Janet Stone's photograph albums feature informal portraits from the mid-twentieth century of many of the leading cultural figures and personalities of the day. The wife of the distinguished engraver Reynolds Stone established a kind of literary salon in the idyllic setting of the Old Rectory at Litton Cheney in West Dorset. Here their wide circle of friends could visit, work and flourish as Janet photographed them.

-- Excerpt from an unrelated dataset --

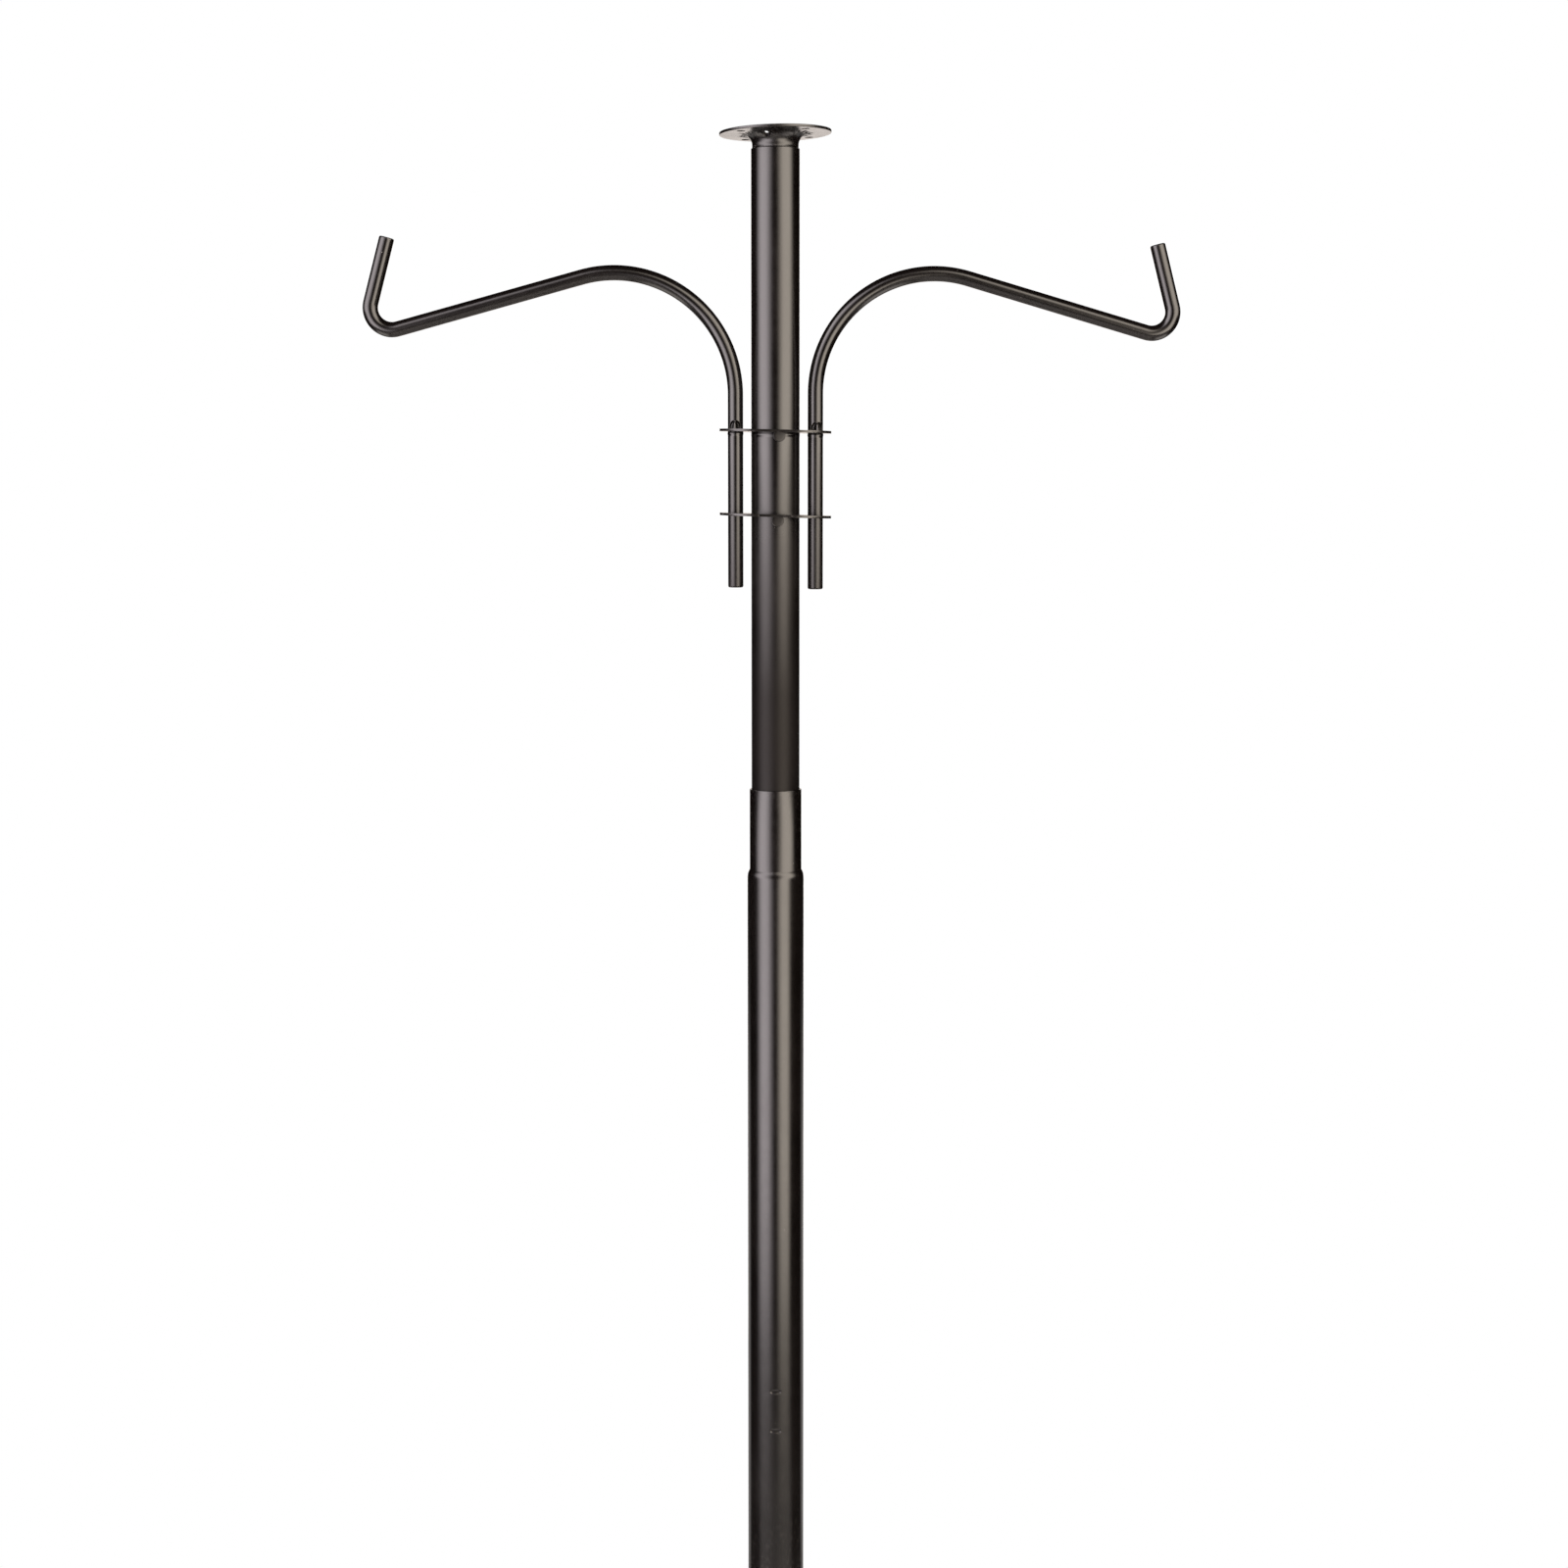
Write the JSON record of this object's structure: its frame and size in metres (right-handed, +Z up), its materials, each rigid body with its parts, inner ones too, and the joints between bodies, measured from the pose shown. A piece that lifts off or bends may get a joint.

Included between these pages are portraits of Benjamin Britten, Peter Pears, John Piper, Iris Murdoch, John Bayley, C. Day-Lewis, Jill Balcon, Kenneth Clark, Freya Stark, Siegfried Sassoon, Willa Muir, Sylvia Townsend Warner and Frances Partridge as well as Janet's husband Reynolds and her family. Although not a technical photographer, Janet instinctively knew the best moment to click the shutter, thus often capturing her subjects off-guard and at their most informal. In this way we see picnics by the tennis court, John Bayley trying on a headscarf, or a young Daniel Day-Lewis dressed up as a knight. Others are portrayed reading or relaxing in the gardens, drink in hand.
These unique portraits give a beguiling insight into a special set of circumstances: an idyllic place and time and a group of people drawn together by two contrasting but complimentary personalities, the shy genius of Reynolds and the outgoing style and glamour of Janet Stone.